Calculate and interpret the covariance of portfolio returns using the joint probability function
You can utilize the multiplication rule for expected value of the product of uncorrelated random variables, thus the expected value of the product of uncorrelated random variables is the product of their expected values.
Calculate and Interpret an updated probability using Bayes Formula
Bayes Formula: rational method for adjusting our viewpoints as we confront new information. Bayes Formula makes use of the Total Probability rule. The formula works in reverse; more precisely, it reverses the “given that” information. Bayes Formula uses the occurrence of the event to infer the probability of the scenario generating it. For that reason, Bayes Formula is sometimes called an inverse probability.
P(Event|Information) = P(Information|Event) / P(Information) x P(Event)

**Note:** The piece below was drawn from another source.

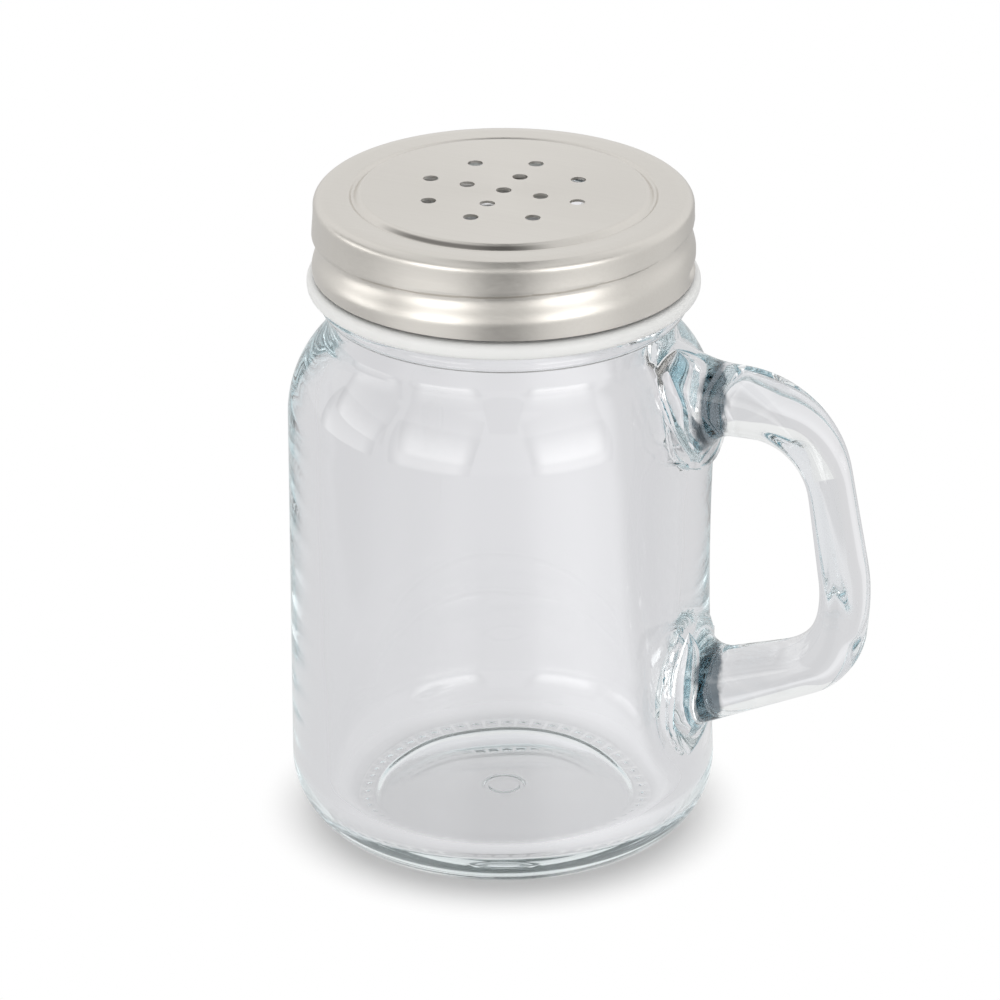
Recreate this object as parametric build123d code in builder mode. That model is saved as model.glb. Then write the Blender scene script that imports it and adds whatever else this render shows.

Conditional probabilities of an observation are sometimes referred to as likelihoods
An updated probability is a called your posterior probability, because it reflects or comes after the new information
When the prior probability are equal, the probability of information given an event equals the probability of the events given the information. When the decision maker has equal prior probabilities (called diffuse priors), the probability of an event is determined by the information.
Identify the most appropriate method to solve a particular counting problem and analyze counting probes using factorial, combination, and permutation concepts.
A number of ways we can assign and divide a task would be ~ N Factorial - n! = n (n-1) (n-2) (n-3)…
Multinomial Formula (General formula for labeling problems): the number of ways that n objects can be labeled with K different labels, with n, of the first type, n2 of the second type, and so with n1 plus n2 plus ….no. This is given by: n!/n!n2!…nk!
Combination Formula: When the order of the list does not matter. The number of ways that we can choose r objects from a total of n objects, when the order in which the r objects are listed does not matter is - nCr.
Permutation: the number of ways that we can choose r objects from a total of n objects, when the order in which the r objects are listed does matter is - nPr.